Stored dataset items
* * * * * * * * *

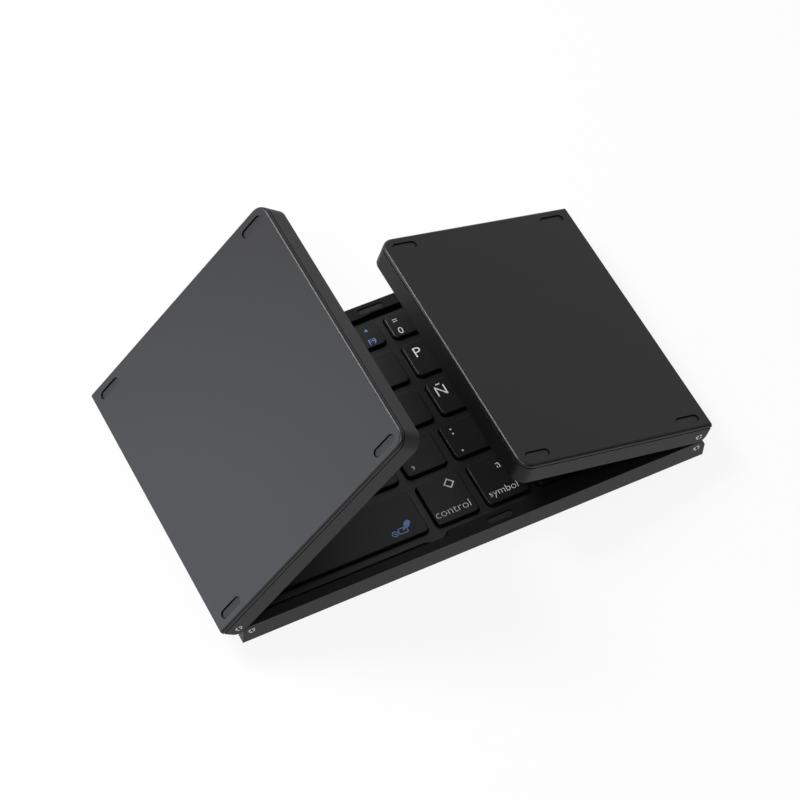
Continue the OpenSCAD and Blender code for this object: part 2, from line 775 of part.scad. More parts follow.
module base_key_domes() {
    color("#8f9193") on_base() domes(base_keys);
}

module controller_board() {
    color("#1f5136") on_base()
        translate([controller_x, inner_y - controller_d + fit_play, controller_z])
            cube([controller_l, controller_d - 2 * fit_play, controller_t]);
}

module charge_port() {
    color("silver") on_base() translate([port_x, panel_d - lay_gap, parts_z + port_h / 2]) rotate([90, 0, 0]) {
        difference() {
            linear_extrude(port_d) port_outline();
            translate([0, 0, -cut]) linear_extrude(port_d + cut - port_wall) port_outline(-port_wall);
        }
        translate([-port_w / 2 + port_h / 2, -port_wall, tongue_in])
            cube([port_w - port_h, 2 * port_wall, port_d - tongue_in]);
    }
}

module power_switch() {
    color("#3a3a3c") on_base() difference() {
        translate([switch_x, inner_y - lay_gap - switch_d, parts_z])
            cube([switch_l, switch_d, switch_h]);
        translate([slider_x0 - slider_play, inner_y - switch_d + switch_wall, slider_z - slider_play])
            cube([slider_w + slider_travel + 2 * slider_play, switch_d, slider_h + 2 * slider_play]);
    }
}

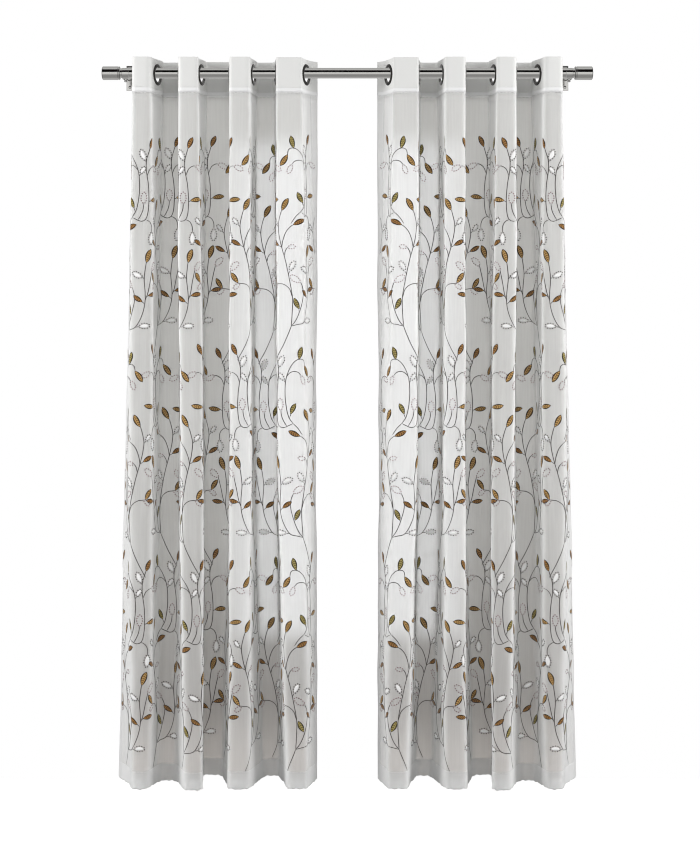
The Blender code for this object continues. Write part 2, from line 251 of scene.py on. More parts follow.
# %% Which ray sees what
bands_and_wall = add_node(
    tree, "Mix", {0: wallwards, MIX_A: bands.outputs[0], MIX_B: grey(WALL_GREY)}, data_type="RGBA"
).outputs[MIXED]
mirrored = add_node(
    tree, "VectorMath", {0: bands_and_wall, "Scale": side_share}, operation="SCALE"
).outputs[0]
even = add_node(
    tree, "Mix", {0: wallwards, MIX_A: grey(EVEN_LIGHT), MIX_B: grey(WALL_LIGHT)}, data_type="RGBA"
).outputs[MIXED]
behind = add_node(
    tree, "Mix", {0: daylight, MIX_A: shades.outputs[0], MIX_B: grey(DAYLIGHT)}, data_type="RGBA"
).outputs[MIXED]
seen = add_node(
    tree, "Mix", {0: behind_cloth, MIX_A: grey(1.0), MIX_B: behind}, data_type="RGBA"
).outputs[MIXED]
lit = add_node(
    tree, "Mix", {0: path["Is Glossy Ray"], MIX_A: even, MIX_B: mirrored}, data_type="RGBA"
).outputs[MIXED]
light = add_node(
    tree, "Mix", {0: path["Is Camera Ray"], MIX_A: lit, MIX_B: seen}, data_type="RGBA"
).outputs[MIXED]
background = add_node(tree, "Background", {"Color": light})
add_node(tree, "OutputWorld", {"Surface": background.outputs[0]})
print("the world has", len(tree.nodes), "nodes in all")

# %% [markdown]
# ## Soft boxes and the floor
#
# Two tall soft boxes stand at the sides, a dim one hangs above, and one behind the part lifts its
# inner folds. Light that comes from the sides reaches the crests of the folds and is stopped by
# their walls, so the crests read bright and the recesses between them dark. The floor is plain and
# white. It ends just behind the wall's plane. Nothing here shows in polished metal.

# %% Lights and floor
SOFT_BOXES = (  # name, place, width, height, watts
    ("soft_box_left", (-3.2, -1.3, -0.2), 1.6, 3.0, 82),
    ("soft_box_right", (3.2, -1.3, -0.2), 1.6, 3.0, 82),
    ("soft_box_above", (0, -2.2, 1.8), 3.6, 1.2, 12),
    ("daylight_behind", (0, 1.1, -0.7), 1.0, 1.7, 12),
)
LIT_MIDDLE = Vector((0, -ROD_STANDOFF, -0.9))
FLOOR_HEIGHT = -2.118
FLOOR_EDGES = (-3.5, 3.5, -3.8, 0.02)  # left, right, front, back

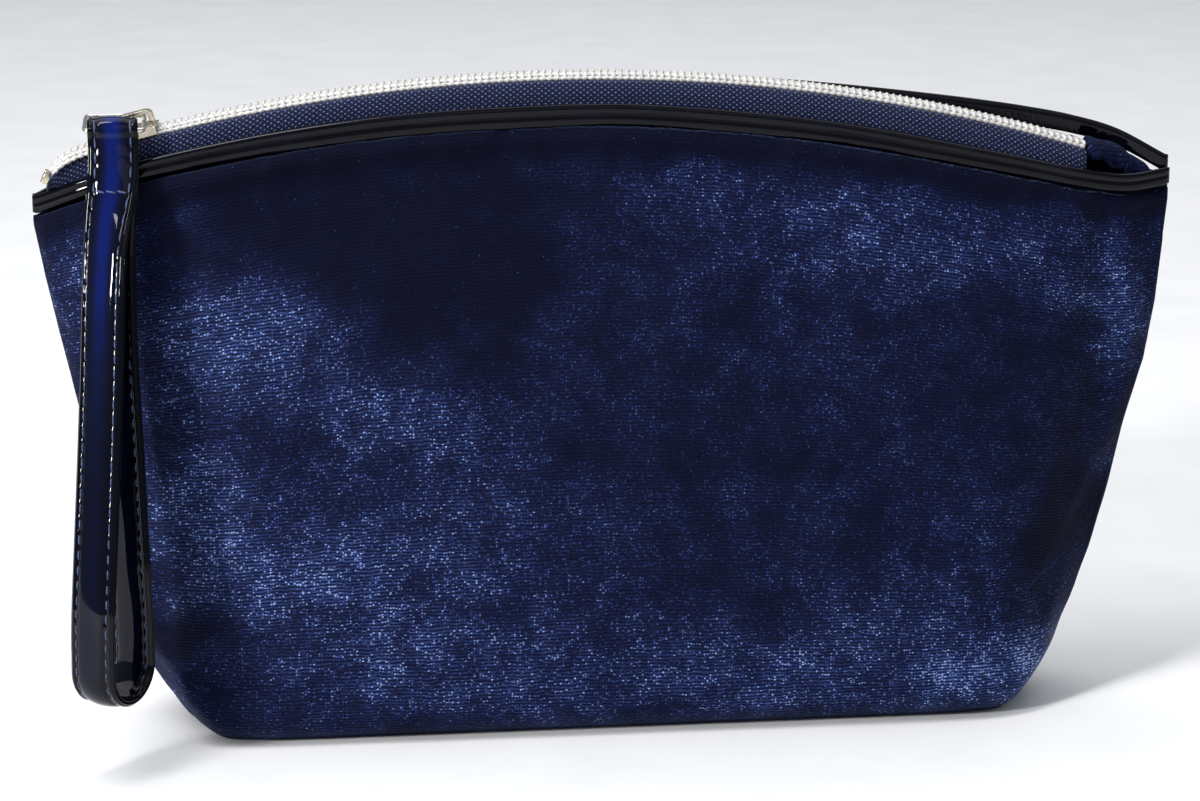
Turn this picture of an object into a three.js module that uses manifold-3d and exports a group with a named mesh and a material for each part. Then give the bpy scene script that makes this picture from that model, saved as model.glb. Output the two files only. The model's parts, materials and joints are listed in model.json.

* * * * * * * * *

What to produce. Examine the records and report how many lines contain the string "from". Only the number should be given.

Solved exercise. 4